Dataset content
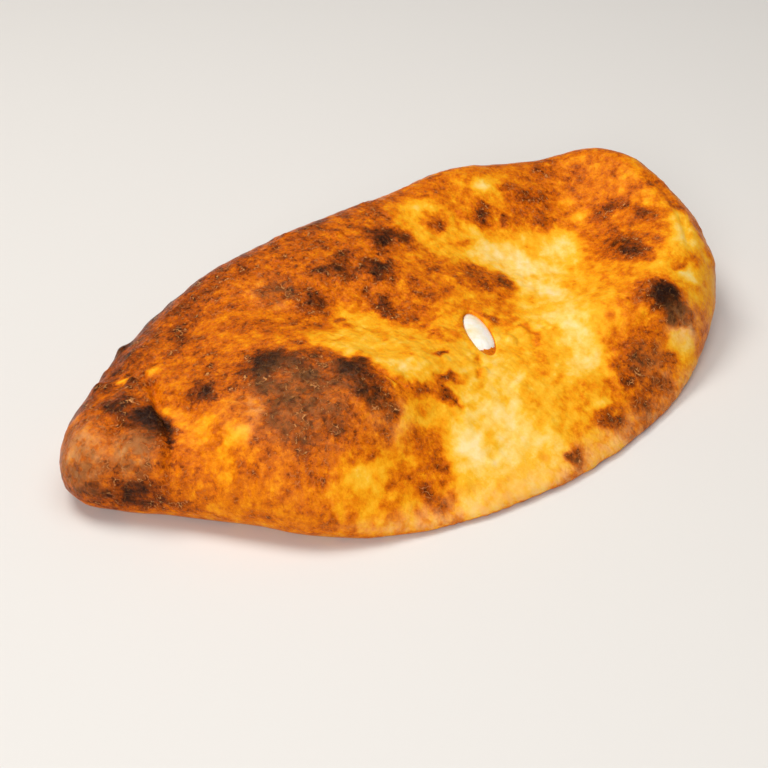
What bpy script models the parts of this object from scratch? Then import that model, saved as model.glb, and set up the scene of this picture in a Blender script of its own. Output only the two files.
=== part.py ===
"""Folded, baked calzone: a hollow dough crust with one open steam vent, and the soft
cheese filling inside it. Origin under the middle of the bounding box, +X towards the
broad end, -Y towards the sealed front edge, +Z up."""

import math

import bmesh
import bpy

# driving sizes, metres
mm = 0.001
planCentre = (4.0 * mm, -2.0 * mm)       # where the plan radii are measured from
# plan outline, named points (x, y) in millimetres, counter-clockwise from the nose
outlinePoints = (
    ("nose tip", -140.0, 17.0), ("nose front", -136.0, 3.0), ("nose root", -124.0, -10.0),
    ("front start", -108.0, -31.0), ("front quarter", -91.0, -52.0),
    ("front swell", -61.0, -68.5), ("front middle", -28.0, -76.0),
    ("front deepest", -6.0, -77.5), ("front far", 27.0, -74.5),
    ("front turn", 57.0, -67.0), ("broad end front", 86.0, -54.0),
    ("broad end corner", 109.0, -38.5), ("broad end", 127.0, -17.0),
    ("broad end middle", 137.0, 8.0), ("broad end back", 140.0, 31.0),
    ("back corner", 132.0, 49.0), ("back turn", 114.0, 60.5), ("fold far", 90.0, 69.5),
    ("fold far middle", 62.0, 75.5), ("fold middle", 26.0, 77.5), ("fold near", -12.0, 77.0),
    ("fold narrowing", -46.0, 73.0), ("fold dip", -73.0, 65.0), ("fold knob", -97.0, 55.0),
    ("nose back", -117.0, 42.5), ("nose shoulder", -133.0, 30.0),
)
bodyHeight = 36.0 * mm                   # top of the filled body before its own swells
foldEquator = 16.0 * mm                  # height of the widest line on the fold side
frontEquator = 2.6 * mm                  # the same on the thin sealed edge
foldShoulder = 25.0 * mm                 # how far in the rounded side runs, fold side
frontShoulder = 66.0 * mm                # the same, front side
foldUnderRoll = 13.0 * mm                # rounding under the fold edge
frontUnderRoll = 3.5 * mm
# swells and hollows of the top: name, x, y, half-width along, half-width across,
# turn (degrees), height change (all but the turn in millimetres)
topSwells = (
    ("fold ridge", 24.0, 52.0, 66.0, 16.0, 0.0, 8.5),
    ("back corner swell", 122.0, 24.0, 13.0, 24.0, 0.0, 13.5),
    ("fold far swell", 68.0, 60.0, 20.0, 14.0, 0.0, 4.5),
    ("broad end swell", 104.0, -18.0, 22.0, 18.0, 0.0, 5.0),
    ("back dome", -28.0, 30.0, 34.0, 26.0, 10.0, 4.0),
    ("front dome", -60.0, -10.0, 32.0, 18.0, -30.0, 4.0),
    ("cross ridge", 14.0, 12.0, 30.0, 13.0, -28.0, 3.0),
    ("main hollow", 56.0, -4.0, 42.0, 24.0, 24.0, -12.0),
    ("front hollow", 2.0, -46.0, 34.0, 18.0, 20.0, -3.0),
    ("small valley", -22.0, -4.0, 24.0, 12.0, -40.0, -3.0),
    ("fold step", -80.0, 40.0, 18.0, 16.0, -30.0, -2.0),
)
noseHeight = 24.0 * mm                   # top of the tucked corner
noseRoot = -104.0 * mm                   # x where the body drops to the tucked corner
noseLobes = (
    ("outer lobe", -131.0, 14.0, 9.0, 16.0, 0.0, 3.5),
    ("inner lobe", -112.0, 16.0, 8.0, 18.0, 0.0, 5.0),
)
wall = 4.6 * mm                          # dough thickness over the filling
sealWidth = 15.0 * mm                    # solid dough along the sealed front edge
fillGap = 0.45 * mm                      # clearance between crust and filling
ventCentre = (6.6 * mm, -19.7 * mm)
ventHalfLength = 11.0 * mm
ventHalfWidth = 4.2 * mm
ventTurn = math.radians(66.0)            # vent's long axis measured from +X
plugGap = 0.6 * mm                       # clearance round the cheese that stands in the vent
plugBelow = 1.8 * mm                     # cheese surface under the crust's top at the vent
crustDivisions = 24                      # mesh squares along one side of the ball's cube
cavityDivisions = 12


def blend(edge0, edge1, value):
    t = min(max((value - edge0) / (edge1 - edge0), 0.0), 1.0)
    return t * t * (3.0 - 2.0 * t)


def swell(x, y, rows):
    """Sum of soft elliptical bumps."""
    total = 0.0
    for _, bx, by, along, across, turn, rise in rows:
        c, s = math.cos(math.radians(turn)), math.sin(math.radians(turn))
        dx, dy = x - bx * mm, y - by * mm
        u, v = (dx * c + dy * s) / (along * mm), (-dx * s + dy * c) / (across * mm)
        total += rise * mm * math.exp(-0.5 * (u * u + v * v))
    return total


def outlineTable():
    rows = []
    for _, x, y in outlinePoints:
        dx, dy = x * mm - planCentre[0], y * mm - planCentre[1]
        rows.append((math.atan2(dy, dx) % math.tau, math.hypot(dx, dy)))
    return sorted(rows)


polarRows = outlineTable()


def planRadius(angle):
    """Radius of the outline at an angle: a closed smooth curve through the named points."""
    angle %= math.tau
    n = len(polarRows)
    k = next((i for i, row in enumerate(polarRows) if row[0] > angle), 0)
    pts = []
    for j in range(-2, 2):
        a, r = polarRows[(k + j) % n]
        pts.append(((a - angle + math.pi) % math.tau - math.pi, r))
    (a0, r0), (a1, r1), (a2, r2), (a3, r3) = pts
    span = a2 - a1
    m1 = (r2 - r0) / (a2 - a0) * span
    m2 = (r3 - r1) / (a3 - a1) * span
    t = -a1 / span
    return ((2 * t**3 - 3 * t**2 + 1) * r1 + (t**3 - 2 * t**2 + t) * m1
            + (3 * t**2 - 2 * t**3) * r2 + (t**3 - t**2) * m2)


def frontShare(angle):
    """1 along the thin sealed front edge, 0 round the fold and both ends."""
    d = math.degrees(angle) % 360.0
    return blend(190.0, 232.0, d) * (1.0 - blend(304.0, 350.0, d))


def noseShare(x):
    return 1.0 - blend(noseRoot - 7.0 * mm, noseRoot + 9.0 * mm, x)


def mix(a, b, t):
    return a + (b - a) * t


def equatorHeight(x, angle):
    return mix(mix(foldEquator, frontEquator, frontShare(angle)), 10.0 * mm,
               noseShare(x) * (1.0 - frontShare(angle)))


def crownHeight(x, y):
    body = bodyHeight + swell(x, y, topSwells)
    nose = noseHeight + swell(x, y, noseLobes)
    body *= mix(0.88, 1.0, blend(-104.0 * mm, -60.0 * mm, x))
    return mix(body, nose, noseShare(x))


def topHeight(x, y, angle, inFromEdge):
    front = frontShare(angle)
    low = equatorHeight(x, angle)
    shoulder = mix(mix(foldShoulder, 15.0 * mm, noseShare(x)), frontShoulder, front)
    u = min(inFromEdge / shoulder, 1.0)
    roundSide = math.sqrt(max(1.0 - (1.0 - u) ** 2, 0.0))
    slopeSide = 1.0 - (1.0 - u) ** 1.75
    return low + (crownHeight(x, y) - low) * mix(roundSide, slopeSide, front)


def topAt(x, y):
    """Height of the crust's top over a plan position."""
    dx, dy = x - planCentre[0], y - planCentre[1]
    angle = math.atan2(dy, dx)
    return topHeight(x, y, angle, planRadius(angle) - math.hypot(dx, dy))


def underHeight(x, angle, inFromEdge):
    roll = mix(foldUnderRoll, frontUnderRoll, frontShare(angle))
    u = min(inFromEdge / roll, 1.0)
    return equatorHeight(x, angle) * (1.0 - math.sqrt(max(1.0 - (1.0 - u) ** 2, 0.0)))


def ballMesh(divisions):
    """A unit ball of even quads: a divided cube pushed out to radius one."""
    bm = bmesh.new()
    bmesh.ops.create_cube(bm, size=2.0)
    bmesh.ops.subdivide_edges(bm, edges=bm.edges[:], cuts=divisions - 1, use_grid_fill=True)
    for v in bm.verts:
        v.co = [math.tan(c * math.pi / 4) for c in v.co]
        v.co.normalize()
    return bm


def layPlan(direction, inset):
    """Plan position of a ball direction, with the outline drawn in by inset(angle)."""
    flat = math.hypot(direction.x, direction.y)
    angle = math.atan2(direction.y, direction.x)
    radius = planRadius(angle)
    reach = (radius - inset(angle)) * min(flat, 1.0)
    x = planCentre[0] + reach * math.cos(angle)
    y = planCentre[1] + reach * math.sin(angle)
    return x, y, angle, radius - reach


def shapeCrust(bm):
    for v in bm.verts:
        x, y, angle, inner = layPlan(v.co, lambda a: 0.0)
        high = v.co.z > 1e-4
        low = v.co.z < -1e-4
        z = equatorHeight(x, angle)
        if high:
            z = topHeight(x, y, angle, inner)
        elif low:
            z = underHeight(x, angle, inner)
        v.co = (x, y, z)


def shapeInside(bm, backFromSeal):
    """The hollow inside the crust, its front edge held back from the seal."""
    def inset(angle):
        return mix(wall + 1.5 * mm, sealWidth + backFromSeal, frontShare(angle))

    for v in bm.verts:
        x, y, angle, inner = layPlan(v.co, inset)
        drop = wall * mix(1.25, 1.0, blend(8.0 * mm, 30.0 * mm, inner))
        top = max(topHeight(x, y, angle, inner) - drop, wall + 3.2 * mm)
        middle = mix(wall, top, 0.35)
        roll = blend(0.0, 14.0 * mm, inner - inset(angle))
        z = middle
        if v.co.z > 1e-4:
            z = mix(middle, top, math.sqrt(roll))
        elif v.co.z < -1e-4:
            z = mix(middle, wall, math.sqrt(roll))
        v.co = (x, y, z)


def insideMesh(gap):
    """The hollow's form; with a gap, the same form drawn in evenly for the filling."""
    bm = ballMesh(cavityDivisions)
    bmesh.ops.triangulate(bm, faces=bm.faces[:], quad_method="FIXED")
    shapeInside(bm, 4.0 * gap)
    bm.normal_update()
    steps = [v.normal * gap * min(v.calc_shell_factor(), 2.5) for v in bm.verts]
    for v, step in zip(bm.verts, steps):
        v.co -= step
    return bm


def makeObject(name, bm, collection):
    mesh = bpy.data.meshes.new(name)
    bmesh.ops.recalc_face_normals(bm, faces=bm.faces[:])
    bm.to_mesh(mesh)
    bm.free()
    ob = bpy.data.objects.new(name, mesh)
    collection.objects.link(ob)
    return ob


def ventBar(name, collection, gap, down, up):
    """An upright bar of oval section in the vent, its ends sloped like the crust's top."""
    cx, cy = ventCentre
    c, s = math.cos(ventTurn), math.sin(ventTurn)
    middle = topAt(cx, cy)
    slope = (topAt(cx + ventHalfLength * c, cy + ventHalfLength * s) - middle) / ventHalfLength
    bm = bmesh.new()
    bmesh.ops.create_cone(bm, cap_ends=True, segments=28, radius1=1.0, radius2=1.0, depth=1.0)
    for v in bm.verts:
        u = v.co.x * (ventHalfLength - gap)
        w = v.co.y * (ventHalfWidth - gap)
        z = middle + slope * u + (up if v.co.z > 0 else -down)
        v.co = (cx + u * c - w * s, cy + u * s + w * c, z)
    return makeObject(name, bm, collection)


def boolean(ob, other, operation, label):
    mod = ob.modifiers.new(label, "BOOLEAN")
    mod.operation = operation
    mod.solver = "EXACT"
    mod.object = other
    return mod


def material(name, colour, roughness):
    mat = bpy.data.materials.new(name)
    mat.use_nodes = True
    shader = mat.node_tree.nodes["Principled BSDF"]
    shader.inputs["Base Color"].default_value = colour
    shader.inputs["Roughness"].default_value = roughness
    return mat


for old in list(bpy.data.objects):
    bpy.data.objects.remove(old, do_unlink=True)
calzone = bpy.data.collections.new("calzone")
cutters = bpy.data.collections.new("cutters")
for group in (calzone, cutters):
    bpy.context.scene.collection.children.link(group)

# the crust: outer form with a flat underside
ball = ballMesh(crustDivisions)
shapeCrust(ball)
under = [f for f in ball.faces if all(abs(v.co.z) < 1e-7 for v in f.verts)]
bmesh.ops.dissolve_faces(ball, faces=under, use_verts=True)
crust = makeObject("crust", ball, calzone)

# the hollow it is baked round
hollow = makeObject("hollow", insideMesh(0.0), cutters)
ventCut = ventBar("ventCut", cutters, 0.0, 2.0 * wall, 2.0 * wall)
boolean(crust, hollow, "DIFFERENCE", "hollow")
boolean(crust, ventCut, "DIFFERENCE", "steam vent")

# the filling, standing up a little into the vent
filling = makeObject("cheese_filling", insideMesh(fillGap), calzone)
plug = ventBar("plug", cutters, plugGap, 2.5 * wall, -plugBelow)
boolean(filling, plug, "UNION", "cheese in the vent")

for cutter in (hollow, ventCut, plug):
    cutter.hide_render = True
    cutter.display_type = "WIRE"

crust.data.materials.append(material("baked dough", (0.62, 0.29, 0.06, 1.0), 0.55))
filling.data.materials.append(material("melted cheese", (0.92, 0.86, 0.72, 1.0), 0.35))
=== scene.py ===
import math
import random

import bmesh
import bpy
import numpy as np
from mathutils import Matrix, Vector, noise
from mathutils.bvhtree import BVHTree
from mathutils.kdtree import KDTree


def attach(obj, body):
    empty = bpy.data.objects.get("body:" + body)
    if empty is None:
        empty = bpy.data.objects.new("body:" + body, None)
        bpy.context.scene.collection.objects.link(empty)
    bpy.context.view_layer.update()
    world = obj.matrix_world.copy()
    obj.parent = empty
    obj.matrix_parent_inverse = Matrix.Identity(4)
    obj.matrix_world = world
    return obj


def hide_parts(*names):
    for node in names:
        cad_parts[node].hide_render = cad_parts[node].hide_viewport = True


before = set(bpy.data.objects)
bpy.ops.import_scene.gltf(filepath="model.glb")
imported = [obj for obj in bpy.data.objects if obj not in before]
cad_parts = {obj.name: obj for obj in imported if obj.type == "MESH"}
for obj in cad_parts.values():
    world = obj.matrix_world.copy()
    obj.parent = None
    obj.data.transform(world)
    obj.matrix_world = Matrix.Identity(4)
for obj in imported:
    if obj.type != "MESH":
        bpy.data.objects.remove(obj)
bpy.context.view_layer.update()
mm = 0.001
rayStart = 0.4            # a distance that is outside the part on every side (m)
sideRay = 0.12            # one that is outside the rounded side, from inside it (m)
sideTop = 12 * mm         # the rounded side ends at about this height


def linearColour(hexCode):
    # sRGB hex to the linear values that a shader takes
    parts = [int(hexCode[i:i + 2], 16) / 255 for i in (0, 2, 4)]
    return [c / 12.92 if c < 0.04045 else ((c + 0.055) / 1.055) ** 2.4 for c in parts] + [1.0]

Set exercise
From the line holding "obj.matrix_parent_inverse = Matrix.Identity(4)" through the last line above, reproduce each line exactly and add nothing.

Task output
    obj.matrix_parent_inverse = Matrix.Identity(4)
    obj.matrix_world = world
    return obj


def hide_parts(*names):
    for node in names:
        cad_parts[node].hide_render = cad_parts[node].hide_viewport = True


before = set(bpy.data.objects)
bpy.ops.import_scene.gltf(filepath="model.glb")
imported = [obj for obj in bpy.data.objects if obj not in before]
cad_parts = {obj.name: obj for obj in imported if obj.type == "MESH"}
for obj in cad_parts.values():
    world = obj.matrix_world.copy()
    obj.parent = None
    obj.data.transform(world)
    obj.matrix_world = Matrix.Identity(4)
for obj in imported:
    if obj.type != "MESH":
        bpy.data.objects.remove(obj)
bpy.context.view_layer.update()
mm = 0.001
rayStart = 0.4            # a distance that is outside the part on every side (m)
sideRay = 0.12            # one that is outside the rounded side, from inside it (m)
sideTop = 12 * mm         # the rounded side ends at about this height


def linearColour(hexCode):
    # sRGB hex to the linear values that a shader takes
    parts = [int(hexCode[i:i + 2], 16) / 255 for i in (0, 2, 4)]
    return [c / 12.92 if c < 0.04045 else ((c + 0.055) / 1.055) ** 2.4 for c in parts] + [1.0]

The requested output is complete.